On the other hand, the U.S. Court of Appeals for the District of Columbia, the Seventh Circuit and the Third Circuit have all ruled recently that victims may pursue data breach claims without showing actual loss.

These cases are often dismissed because it’s very difficult to show causation of harm, according to Laura Jehl, a partner at Baker & Hostetler, who was formerly general counsel and chief privacy and security officer at Resolution Health Inc., a subsidiary of Anthem Inc., where she helped handle a January 2015 cyberattack affecting 80 million customer records. If somebody steals a person’s identity or goes and files a fraudulent tax return, she explained, it’s a challenge to prove it was Equifax because it could be the result of any other of a number of breaches, which leads to courts having a “difficult time with standing.”

What’s more, if someone’s identity is compromised, for many it’s an uphill battle to show a tangible injury, as claims often center around the concern that there may be issues in the future, said Guillermo Christensen, partner at Brown Rudnick, who was formerly a CIA intelligence officer.

But with the cases against Equifax, given the high sensitivity of data that was compromised, he said plaintiffs might be able to get over this hurdle in court. “I think you have a stronger potential to show that you are going to spend the rest of your life or the next couple of years, anyway, at risk of people taking advantage of [compromised] information and that that prospect will impact your choices and what you do and how you do things,” he said.

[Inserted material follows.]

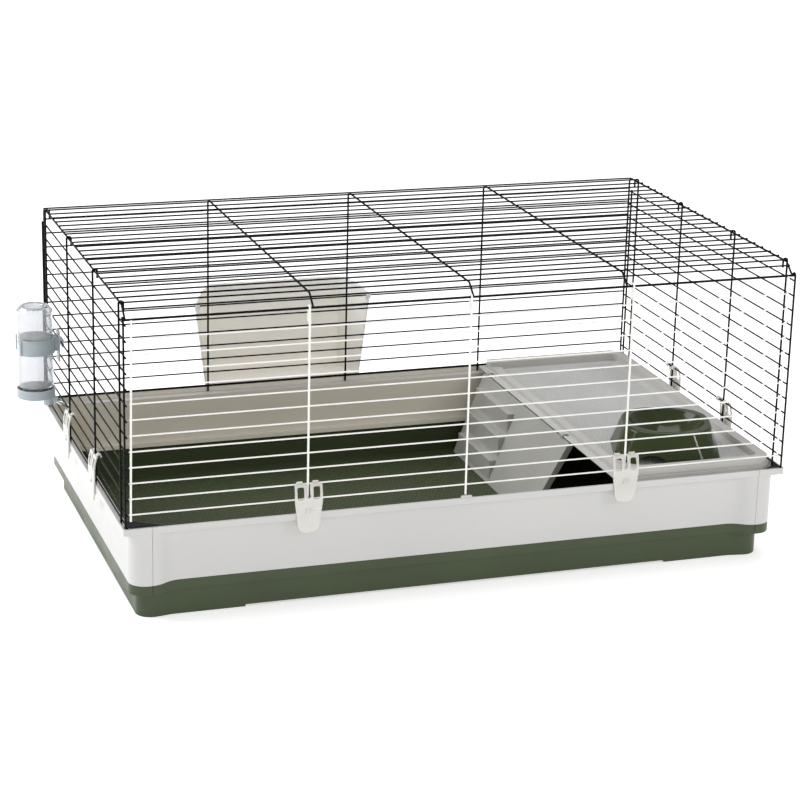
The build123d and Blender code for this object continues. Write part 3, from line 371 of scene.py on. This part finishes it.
def bowl_look():
    """Glossy dark olive plastic, nearly smooth."""
    look = moulded("bowl_green", 0.13, gloss=0.30)
    look.tint(BOWL_GREEN, 0.10)
    look.grain(400.0, depth=FINE_GRAIN_DEPTH, edge=0.0012)
    return look.material


def rack_look():
    """Beige-taupe satin plastic, slightly see-through at its thin walls, with painted light making it
    lighter upwards.
    """
    look = moulded("rack_taupe", 0.42, clear=0.85)
    look.grain(900.0)
    # painted light: lighter towards the top, painted shade towards the bottom
    rise = look.ranged(look.height(), 0.0, 1.0, *RACK_LIGHT_RISE)
    look.feed("Base Color", look.drift(rise, RACK_TAUPE, 0.93, 1.08, 0.0, 1.0))
    return look.material


def bottle_look():
    """Clear blown plastic with faint waviness in its wall, with painted shade darkening its outline.
    """
    look = Look("bottle_clear")
    # painted shade: the base colour darkens towards the outline by viewing angle
    edge = look.add("ShaderNodeLayerWeight")
    edge.inputs["Blend"].default_value = 0.35
    look.feed("Base Color", look.tones(edge.outputs["Facing"], BOTTLE_CLEAR, BOTTLE_OUTLINE_SHADE, 0.25, 0.85))
    look.feed("Roughness", look.ranged(look.noise(35.0), 0.02, 0.08))
    waves = look.stretched_noise(30.0, (1.0, 1.0, 0.25))
    look.feed("Normal", look.bump(waves, 0.25, BOTTLE_WAVE_DEPTH))
    look.fix("Transmission Weight", 0.82)
    look.fix("IOR", BOTTLE_IOR)
    look.fix("Coat Weight", 0.7)
    look.fix("Coat Roughness", 0.06)
    return look.material


def drinker_look():
    """Grey-blue satin plastic of the bottle's ring and cap."""
    look = moulded("drinker_grey", 0.28, clear=0.25)
    look.tint(DRINKER_GREY, 0.04)
    look.grain(700.0, edge=0.0006)
    return look.material


def rubber_look():
    """Dull black rubber of the cap's washer."""
    look = moulded("washer_rubber", 0.65)
    look.tint(WASHER_BLACK, 0.2)
    look.grain(1200.0, edge=0.0003)
    return look.material


def steel_look(name, colour, roughness, scale):
    """Drawn or polished stainless steel with fine lines along X."""
    look = Look(name)
    look.feed("Base Color", look.drift(look.noise(90.0), colour, 0.9, 1.06))
    lines = look.stretched_noise(scale, (0.06, 1.0, 1.0))
    look.feed("Roughness", look.ranged(lines, roughness - 0.05, roughness + 0.10))
    look.feed("Normal", look.bump(lines, 0.25, GRAIN_DEPTH))
    look.fix("Metallic", 1.0)
    return look.material


def dress(names, material):
    """Gives CAD nodes a material."""
    for name in names:
        mesh = nodes[name].data
        mesh.materials.clear()
        mesh.materials.append(material)


# ---- Relief pieces ----
def plan_limits(node, start, end):
    """A node's extent along X and Y, less a margin at each end."""
    low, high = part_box(node)
    return [(low[axis] + start[axis], high[axis] - end[axis]) for axis in (0, 1)]


def rib_outline(start, end, width, inset):
    """Corners of a rib's rectangle along X, drawn in by an inset all round."""
    side = width / 2
    return [(start + inset, -side + inset), (end - inset, -side + inset),
            (end - inset, side - inset), (start + inset, side - inset)]


def rib_field(name, material, limits, z, pitch, size):
    """Staggered rows of short, low, bevelled ribs between X and Y limits, standing on height z."""
    x, y = limits
    length, width, rise = size
    mesh = bpy.data.meshes.new(name)
    form = bmesh.new()
    step = length * RIB_STEP
    rows = int((y[1] - y[0]) / pitch)
    columns = int((x[1] - x[0]) / step) - 1
    for row in range(rows):
        centre_y = y[0] + (row + 0.5) * pitch
        shift = step / 2 if row % 2 else 0.0
        for column in range(columns):
            start = x[0] + shift + column * step
            foot = rib_outline(start, start + length, width, 0.0)
            top = rib_outline(start, start + length, width, width * RIB_BEVEL)
            low = [form.verts.new((px, centre_y + py, z)) for px, py in foot]
            high = [form.verts.new((px, centre_y + py, z + rise)) for px, py in top]
            form.faces.new(high)
            form.faces.new(low[::-1])
            for index in range(len(low)):
                after = (index + 1) % len(low)
                form.faces.new((low[index], low[after], high[after], high[index]))
    form.to_mesh(mesh)
    form.free()
    mesh.materials.append(material)
    piece = bpy.data.objects.new(name, mesh)
    bpy.context.scene.collection.objects.link(piece)
    return piece


# ---- Making the stage ----
def make_floor():
    bpy.ops.mesh.primitive_plane_add(size=FLOOR_SIDE, location=(0, 0, -FLOOR_DROP))
    floor = bpy.context.object
    floor.name = "studio_floor"
    look = Look("floor_pale")
    look.feed("Base Color", look.drift(look.noise(0.6), FLOOR_PALE, 0.995, 1.0))
    look.fix("Roughness", 0.9)
    look.fix("Emission Color", STUDIO_WHITE)
    look.fix("Emission Strength", FLOOR_GLOW)
    floor.data.materials.append(look.material)


def area_light(name, at, target, size, watts):
    lamp = bpy.data.lights.new(name, "AREA")
    lamp.shape = "RECTANGLE"
    lamp.size, lamp.size_y = size
    lamp.energy = watts
    lamp_object = bpy.data.objects.new(name, lamp)
    bpy.context.scene.collection.objects.link(lamp_object)
    lamp_object.location = at
    lamp_object.rotation_euler = (Vector(target) - Vector(at)).to_track_quat("-Z", "Y").to_euler()


def light_stage():
    world = bpy.data.worlds.new("studio_air")
    world.use_nodes = True
    background = world.node_tree.nodes["Background"]
    background.inputs["Color"].default_value = STUDIO_WHITE
    background.inputs["Strength"].default_value = AIR_STRENGTH
    bpy.context.scene.world = world
    area_light("key_left", at=(-3.2, 1.2, 2.5), target=CAGE_MIDDLE, size=(2.4, 1.8), watts=90.0)
    area_light("top_soft", at=(0.4, 0.8, 3.4), target=CAGE_MIDDLE, size=(2.6, 1.6), watts=42.0)
    area_light("window_left", at=(-0.7, -2.9, 1.35), target=WINDOW_AIM, size=WINDOW_SIZE, watts=5.0)
    area_light("window_right", at=(1.7, -2.5, 1.30), target=WINDOW_AIM, size=WINDOW_SIZE, watts=10.0)


def place_camera():
    """Puts the camera at its place, turned by yaw, pitch and roll, with no lens shift."""
    yaw = radians(CAMERA_YAW)
    pitch = radians(CAMERA_PITCH)
    roll = radians(CAMERA_ROLL)
    forward = Vector((sin(yaw) * cos(pitch), cos(yaw) * cos(pitch), sin(pitch)))
    level_right = Vector((cos(yaw), -sin(yaw), 0.0))
    level_up = level_right.cross(forward)
    right = cos(roll) * level_right + sin(roll) * level_up
    up = cos(roll) * level_up - sin(roll) * level_right
    data = bpy.data.cameras.new("camera")
    data.sensor_width = CAMERA_SENSOR
    data.lens = CAMERA_LENS
    data.clip_end = CAMERA_REACH
    camera = bpy.data.objects.new("camera", data)
    bpy.context.scene.collection.objects.link(camera)
    turn = Matrix((right, up, -forward)).transposed().to_4x4()
    camera.matrix_world = Matrix.Translation(CAMERA_AT) @ turn
    bpy.context.scene.camera = camera


# ---- Build ----
tray_material = tray_look()
platform_material = platform_look()
clip_names = [name for name in nodes if name.startswith("clip_")]
dress(["tray"], tray_material)
dress(["wall_front", "wall_back", "wall_left", "wall_right"], wall_look())
dress(["roof_grille", "back_grille", "side_grille_left", "side_grille_right"],
      wire_look("wire_black", WIRE_BLACK, 0.42, 0.2, 0.12))
dress(["front_door"], wire_look("wire_ivory", WIRE_IVORY, 0.34, 0.03, 0.5))
dress(clip_names, clip_look())
dress(["platform"], platform_material)
dress(["ladder"], ladder_look())
dress(["bowl"], bowl_look())
dress(["hay_rack"], rack_look())
dress(["bottle"], bottle_look())
dress(["bottle_holder", "bottle_cap"], drinker_look())
dress(["cap_washer"], rubber_look())
dress(["drinking_tube"], steel_look("tube_steel", TUBE_STEEL, 0.22, 260.0))
dress(["valve_ball"], steel_look("ball_steel", BALL_STEEL, 0.10, 60.0))

tray_limits = plan_limits("tray", TRAY_FLOOR_MARGIN, TRAY_FLOOR_MARGIN)
tray_ribs = rib_field("tray_floor_ribs", tray_material, tray_limits, TRAY_FLOOR_Z,
                      TRAY_RIB_PITCH, TRAY_RIB_SIZE)
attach(tray_ribs, "cage")
platform_limits = plan_limits("platform", PLATFORM_FLOOR_START, PLATFORM_FLOOR_END)
platform_ribs = rib_field("platform_floor_ribs", platform_material, platform_limits, PLATFORM_FLOOR_Z,
                          PLATFORM_RIB_PITCH, PLATFORM_RIB_SIZE)
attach(platform_ribs, "platform")

make_floor()
light_stage()
place_camera()
bpy.context.scene.view_settings.view_transform = "Standard"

It’s one thing to have credit card info compromised, said Edward McAndrew, partner at Ballard Spahr. “It’s quite another to have dates of birth, Social Security numbers, driver’s licenses numbers accessed.”

“I think that’s why the standing analysis is going to be far different here than any of the other data breach cases we’ve seen,” he added.

At the moment, there’s a push to consolidate all the class actions against Equifax into multidistrict litigation in the U.S. District Court for the Northern District of Georgia, but it’s not yet decided if or where MDL will take place, and this could be key to the outcome for Equifax’s legal department.

Initially, Jehl explained, these cases were often consolidated in the home district of the entity, which would be Georgia for Equifax, but more recently the jurisdiction where the predominant number of cases have been filed is also being considered.

“There’s often a lot of strategizing among plaintiffs’ counsel and among others in trying to get that center of gravity in a place where it may be more favorable,” Jehl said.

High Legal Costs

Equifax and its in-house lawyers will also face costs in dealing with litigation and forensic investigations that could climb into the tens of millions of dollars.

History shows the high price tag of data breaches. Since The Home Depot Inc.’s breach in 2014, for example, the company has incurred roughly $200 million in pretax net expenses, according to a U.S. Securities and Exchange Commission filing from earlier this year. The 2013 hack of Target Corp.’s systems, as of a 2015 SEC filing, had cost the company around $160 million in net expenses. And after Yahoo Inc.’s two massive data breaches, the company reported in March $16 million in expenses, $5 million of which was associated with the ongoing forensic investigation and remediation activities and $11 million was associated with nonrecurring legal costs.

Given the enormity of this breach, it wouldn’t be unexpected for Equifax to rack up a fairly hefty bill, McAndrew said. “Absent major class action litigation, the forensic investigative fees are usually greater by some multiplier than the legal fees. Now we’re shifting into class action mode, though, so those fees are going to skyrocket,” he said. “I will not be surprised if, at the end of the day, Equifax’s total for legal fees is in excess of $100 million.”

For Equifax, legal and forensic costs will likely be “enormous,” Christensen echoed. For a breach of any size, you want to bring in a security firm—Equifax is reportedly relying on Mandiant—and then you want to bring in lawyers who know breach laws in every state and who can defend the company in litigation, he said. “So they are going to have a lot of people on their payroll for a long time to deal with this.”

Not to mention, Christensen added, a corporate crisis like this can take away from a company’s ability to conduct its regular business. “It’s a big distraction that can have, obviously, long-term consequences for the health of the company,” he said.